PROBLEM STATEMENT
Repeat exactly the lines of the listing below, please, starting with the first and ending with the line containing "import Module from 'manifold-3d';"; leave out the rest.

DATASET EXCERPT
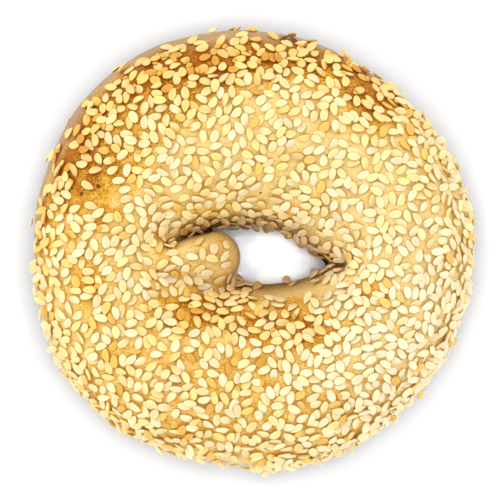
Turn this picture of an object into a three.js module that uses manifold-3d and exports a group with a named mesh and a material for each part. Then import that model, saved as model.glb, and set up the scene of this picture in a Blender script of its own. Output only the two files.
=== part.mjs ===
// A sesame bagel, baked from one rope of dough whose two ends were pressed together.
//
// Millimetres, +Z up. The bagel lies on its flat underside at z = 0, with the middle
// of its box over the origin. The rope end that was not pressed in stands as a bare
// knob in the -X end of the hole.

import * as THREE from 'three';
import { LoftGeometry } from 'three/addons/geometries/LoftGeometry.js';
import { mergeVertices } from 'three/addons/utils/BufferGeometryUtils.js';
import Module from 'manifold-3d';

// Driving dimensions of the bread
const BREAD_RADIUS = 53.2;          // mean radius of the baked dough, without the seeds
const BREAD_HEIGHT = 38;            // underside to crest where the ring is widest
const WAIST_HEIGHT = 16.5;          // level at which the ring is widest
const BELLY_DEPTH = 18.6;           // how far the lower round would reach below the waist
const WIDEST_HALF_WIDTH = 24;
const THIN_SIDE_NARROWING = 0.4;    // how much narrower the ring is on its thin side
const THIN_SIDE_HEIGHT = 0.9;       // crest height there, against the widest
const SECTION_FULLNESS = 0.97;      // 1 gives an ellipse, less gives a squarer section

// The ring is a little out of round: waves per turn, height of the wave, where it peaks
const OUTLINE_WAVES = [
  { waves: 1, height: 0.55, peak: 150 },
  { waves: 2, height: 0.48, peak: 135 },
  { waves: 3, height: 0.35, peak: 116 },
  { waves: 4, height: 0.28, peak: 27 },
  { waves: 5, height: 0.25, peak: 0 },
];

// The hole is a slanting slit that the dough closed from both sides. One point for
// each 30 degrees of the outer edge, from +X counterclockwise.
const HOLE_OUTLINE = [
  [18.5, -4.0], [14.8, -0.9], [9.8, 2.5], [2.7, 5.2], [-5.3, 5.6], [-12.8, 4.2],
  [-18.3, 1.0], [-14.8, -4.0], [-6.8, -7.3], [2.7, -8.5], [9.7, -7.7], [15.2, -6.1],
];

// The rope end: a blunt finger of dough along the hole, taller than it is wide
const KNOB_RADIUS = 6.4;
const KNOB_STRAIGHT = 14;           // straight stretch between its round ends
const KNOB_CENTRE = [-16, -2.3, 23];
const KNOB_TALLNESS = 1.6;          // height against width
const KNOB_TURN = 3;                // degrees, counterclockwise from +X

// Dough that fills the valley between the knob and the -Y side of the ring
const WEB_CENTRE = [-14, -7.6, 22];
const WEB_HALF_SIZES = [10, 4.6, 7.8];

// Sesame seeds
const SEED_LENGTH = 3.2;
const SEED_WIDTH = 2.05;
const SEED_THICKNESS = 0.9;
const SEED_TAPER = 0.22;            // how much wider the round end is than the pointed one
const SEED_GAP = 0.3;               // clearance to the crust
const RIM_SEEDS = 48;
const RIM_SEEDS_FROM = -148;        // degrees round the rim; the rest of the side is bare
const RIM_SEEDS_TO = 97;
const SEED_ROLL = [-6, 30];         // degrees above the waist
const SEED_LEAN = [2, 26];          // degrees out of the crust
const FULL_TURN = [0, 360];         // the pointed end may lie any way round
const SCATTER_STRIDES = { roll: 0.618, lean: 0.414, spin: 0.732 };

// Facets
const RING_STEPS = 100;
const SECTION_STEPS = 22;
const KNOB_END_STEPS = 7;
const KNOB_SIDES = 22;
const WEB_SIDES = 18;
const WEB_RINGS = 12;
const SEED_RINGS = 5;
const SEED_SIDES = 8;
const TANGENT_STEP = 0.002;         // radians between the points that give a tangent

const radians = THREE.MathUtils.degToRad;

const crust = new THREE.MeshStandardMaterial({ color: 0xd9a85c, roughness: 0.62, metalness: 0 });
const sesame = new THREE.MeshStandardMaterial({ color: 0xf6e2ac, roughness: 0.48, metalness: 0 });

const holeCurve = new THREE.CatmullRomCurve3(
  HOLE_OUTLINE.map(([x, y]) => new THREE.Vector3(x, y, 0)), true);

function outerEdge(turn) {
  let radius = BREAD_RADIUS;
  for (const { waves, height, peak } of OUTLINE_WAVES) {
    radius += height * Math.cos(waves * (turn - radians(peak)));
  }
  return new THREE.Vector3(radius * Math.cos(turn), radius * Math.sin(turn), 0);
}

// A point on the ring's surface: turn is the angle round the bagel, roll the angle
// round the section, 0 at the outer edge, a quarter turn at the crest.
function ringPoint(turn, roll) {
  const outer = outerEdge(turn);
  const inner = holeCurve.getPoint(THREE.MathUtils.euclideanModulo(turn / (2 * Math.PI), 1));
  const halfWidth = outer.distanceTo(inner) / 2;
  const narrowing = (1 - halfWidth / WIDEST_HALF_WIDTH) / THIN_SIDE_NARROWING;
  const crest = BREAD_HEIGHT * THREE.MathUtils.lerp(1, THIN_SIDE_HEIGHT, narrowing);
  const across = Math.sign(Math.cos(roll)) * Math.abs(Math.cos(roll)) ** SECTION_FULLNESS;
  const up = Math.abs(Math.sin(roll)) ** SECTION_FULLNESS;
  const reach = roll > 0 && roll < Math.PI ? crest - WAIST_HEIGHT : -BELLY_DEPTH;
  const point = inner.lerp(outer, (1 + across) / 2);
  point.z = Math.max(0, WAIST_HEIGHT + reach * up);
  return point;
}

function ringGeometry() {
  const belly = Math.asin((WAIST_HEIGHT / BELLY_DEPTH) ** (1 / SECTION_FULLNESS));
  const sections = [];
  for (let i = 0; i <= RING_STEPS; i++) {
    const turn = (i % RING_STEPS) / RING_STEPS * 2 * Math.PI;
    const section = [];
    for (let j = 0; j <= SECTION_STEPS; j++) {
      const roll = THREE.MathUtils.lerp(Math.PI + belly, -belly, j / SECTION_STEPS);
      section.push(ringPoint(turn, roll));
    }
    section[0].z = 0;
    section[SECTION_STEPS].z = 0;
    sections.push(section);
  }
  return new LoftGeometry(sections);
}

function knobGeometry() {
  const geometry = new THREE.CapsuleGeometry(
    KNOB_RADIUS, KNOB_STRAIGHT, KNOB_END_STEPS, KNOB_SIDES);
  geometry.rotateZ(-Math.PI / 2);
  geometry.rotateZ(radians(KNOB_TURN));
  geometry.scale(1, 1, KNOB_TALLNESS);
  geometry.translate(...KNOB_CENTRE);
  return geometry;
}

function webGeometry() {
  const geometry = new THREE.SphereGeometry(1, WEB_SIDES, WEB_RINGS);
  geometry.scale(...WEB_HALF_SIZES);
  geometry.translate(...WEB_CENTRE);
  return geometry;
}

function toSolid(wasm, source) {
  const positions = new THREE.BufferGeometry();
  positions.setAttribute('position', source.attributes.position);
  positions.setIndex(source.index);
  const geometry = mergeVertices(positions);
  return new wasm.Manifold(new wasm.Mesh({
    numProp: 3,
    vertProperties: new Float32Array(geometry.attributes.position.array),
    triVerts: new Uint32Array(geometry.index.array),
  }));
}

function toGeometry(solid) {
  const { vertProperties, triVerts } = solid.getMesh();
  const geometry = new THREE.BufferGeometry();
  geometry.setAttribute('position', new THREE.BufferAttribute(vertProperties, 3));
  geometry.setIndex(new THREE.BufferAttribute(triVerts, 1));
  geometry.computeVertexNormals();
  return geometry;
}

async function makeBread() {
  const wasm = await Module();
  wasm.setup();
  const ring = toSolid(wasm, ringGeometry());
  const bread = ring.add(toSolid(wasm, knobGeometry())).add(toSolid(wasm, webGeometry()));
  const mesh = new THREE.Mesh(toGeometry(bread), crust);
  mesh.name = 'bread';
  return mesh;
}

// A flattened teardrop along +X: pointed end at +X, flat faces towards +Z and -Z
function seedGeometry() {
  const profile = [new THREE.Vector2(0, -SEED_LENGTH / 2)];
  for (let i = 1; i <= SEED_RINGS; i++) {
    const along = -Math.cos(i / (SEED_RINGS + 1) * Math.PI);
    const width = Math.sqrt(1 - along * along) * (1 - SEED_TAPER * along) * SEED_WIDTH / 2;
    profile.push(new THREE.Vector2(width, along * SEED_LENGTH / 2));
  }
  profile.push(new THREE.Vector2(0, SEED_LENGTH / 2));
  const geometry = new THREE.LatheGeometry(profile, SEED_SIDES);
  geometry.rotateZ(-Math.PI / 2);
  geometry.scale(1, 1, SEED_THICKNESS / SEED_WIDTH);
  return geometry;
}

// Evenly scattered numbers within a range, the same on every run
function scatter(index, stride, [from, to]) {
  return THREE.MathUtils.lerp(from, to, (index * stride) % 1);
}

// A seed baked on at the edge, leaning out of the crust with one end
function makeRimSeed(index, geometry) {
  const along = (index + 0.5) / RIM_SEEDS;
  const turn = radians(THREE.MathUtils.lerp(RIM_SEEDS_FROM, RIM_SEEDS_TO, along));
  const roll = radians(scatter(index, SCATTER_STRIDES.roll, SEED_ROLL));
  const lean = radians(scatter(index, SCATTER_STRIDES.lean, SEED_LEAN));
  const spin = radians(scatter(index, SCATTER_STRIDES.spin, FULL_TURN));

  const point = ringPoint(turn, roll);
  const round = ringPoint(turn + TANGENT_STEP, roll).sub(point).normalize();
  const over = ringPoint(turn, roll + TANGENT_STEP).sub(point).normalize();
  const out = new THREE.Vector3().crossVectors(round, over).normalize();
  const side = new THREE.Vector3().crossVectors(out, round);

  const mesh = new THREE.Mesh(geometry, sesame);
  mesh.name = `rim_seed_${String(index + 1).padStart(2, '0')}`;
  mesh.quaternion.setFromRotationMatrix(new THREE.Matrix4().makeBasis(round, side, out));
  mesh.rotateZ(spin);
  mesh.rotateY(-lean);
  const lift = Math.hypot(Math.sin(lean) * SEED_LENGTH, Math.cos(lean) * SEED_THICKNESS) / 2;
  mesh.position.copy(point).addScaledVector(out, SEED_GAP + lift);
  return mesh;
}

const bagel = new THREE.Group();
bagel.add(await makeBread());
const oneSeed = seedGeometry();
for (let index = 0; index < RIM_SEEDS; index++) {
  bagel.add(makeRimSeed(index, oneSeed));
}

const box = new THREE.Box3().setFromObject(bagel);
const middle = box.getCenter(new THREE.Vector3());
bagel.position.set(-middle.x, -middle.y, -box.min.z);

export default bagel;
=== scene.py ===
import math

import bpy
import numpy as np
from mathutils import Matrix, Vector, noise
from mathutils.bvhtree import BVHTree
from mathutils.kdtree import KDTree


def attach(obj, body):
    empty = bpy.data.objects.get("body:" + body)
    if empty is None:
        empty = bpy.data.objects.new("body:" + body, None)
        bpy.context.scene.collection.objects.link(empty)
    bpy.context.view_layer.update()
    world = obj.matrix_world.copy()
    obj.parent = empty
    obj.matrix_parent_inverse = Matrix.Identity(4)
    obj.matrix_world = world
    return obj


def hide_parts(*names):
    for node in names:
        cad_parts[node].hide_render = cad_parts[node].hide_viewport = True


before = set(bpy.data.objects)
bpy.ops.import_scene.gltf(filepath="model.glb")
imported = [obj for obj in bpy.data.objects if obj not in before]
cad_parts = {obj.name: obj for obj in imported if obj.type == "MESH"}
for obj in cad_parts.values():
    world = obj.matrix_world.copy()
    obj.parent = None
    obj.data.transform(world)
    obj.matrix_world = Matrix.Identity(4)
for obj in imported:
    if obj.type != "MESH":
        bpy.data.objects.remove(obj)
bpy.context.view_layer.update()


# ---------------------------------------------------------------------------
# The table and the light. The bagel lies on a white table in a white room, under
# a wide soft lamp, and is looked at from straight above. A small lamp over the
# hole keeps the table white there, and a window lights the bagel from one side.
# ---------------------------------------------------------------------------

MM = 0.001                       # a millimetre in the frame's metres
scene = bpy.context.scene
scene.view_settings.view_transform = "Standard"

VIEW_HEIGHT = 620 * MM           # camera above the widest level of the bread
VIEW_ACROSS = 122.2 * MM         # what the square frame takes in at that level
WAIST = 16.5 * MM                # the level at which the bread is widest
AIM = (-1.2 * MM, -0.45 * MM)

lens_data = bpy.data.cameras.new("camera")
lens_data.lens = lens_data.sensor_width * VIEW_HEIGHT / VIEW_ACROSS
lens_data.clip_start = 0.01
lens_data.clip_end = 20
camera = bpy.data.objects.new("camera", lens_data)
camera.location = (*AIM, WAIST + VIEW_HEIGHT)
scene.collection.objects.link(camera)
scene.camera = camera


def link_mesh(name, vertices, faces):
    mesh = bpy.data.meshes.new(name)
    mesh.from_pydata(vertices, [], faces)
    mesh.update()
    thing = bpy.data.objects.new(name, mesh)
    scene.collection.objects.link(thing)
    return thing


def new_material(name):
    """A material with its nodes emptied, and a short way to add one to them."""
    material = bpy.data.materials.new(name)
    material.use_nodes = True
    tree = material.node_tree
    tree.nodes.clear()

    def add(kind, **settings):
        node = tree.nodes.new(kind)
        for key, value in settings.items():
            if key.startswith("in_"):
                node.inputs[key[3:].replace("_", " ")].default_value = value
            else:
                setattr(node, key, value)
        return node

    return material, add, tree.links.new


TABLE_HALF = 3.0                 # metres, so that no edge of the table shows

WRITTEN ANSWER
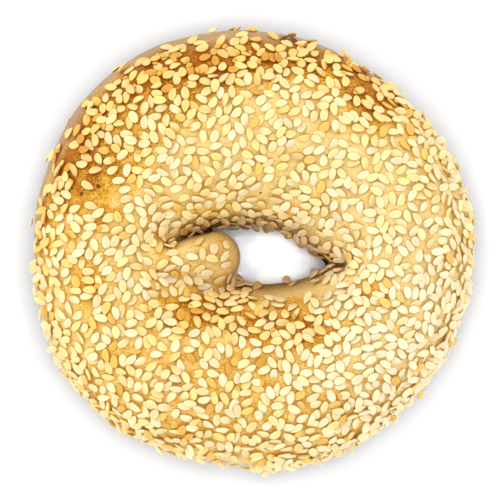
Turn this picture of an object into a three.js module that uses manifold-3d and exports a group with a named mesh and a material for each part. Then import that model, saved as model.glb, and set up the scene of this picture in a Blender script of its own. Output only the two files.
=== part.mjs ===
// A sesame bagel, baked from one rope of dough whose two ends were pressed together.
//
// Millimetres, +Z up. The bagel lies on its flat underside at z = 0, with the middle
// of its box over the origin. The rope end that was not pressed in stands as a bare
// knob in the -X end of the hole.

import * as THREE from 'three';
import { LoftGeometry } from 'three/addons/geometries/LoftGeometry.js';
import { mergeVertices } from 'three/addons/utils/BufferGeometryUtils.js';
import Module from 'manifold-3d';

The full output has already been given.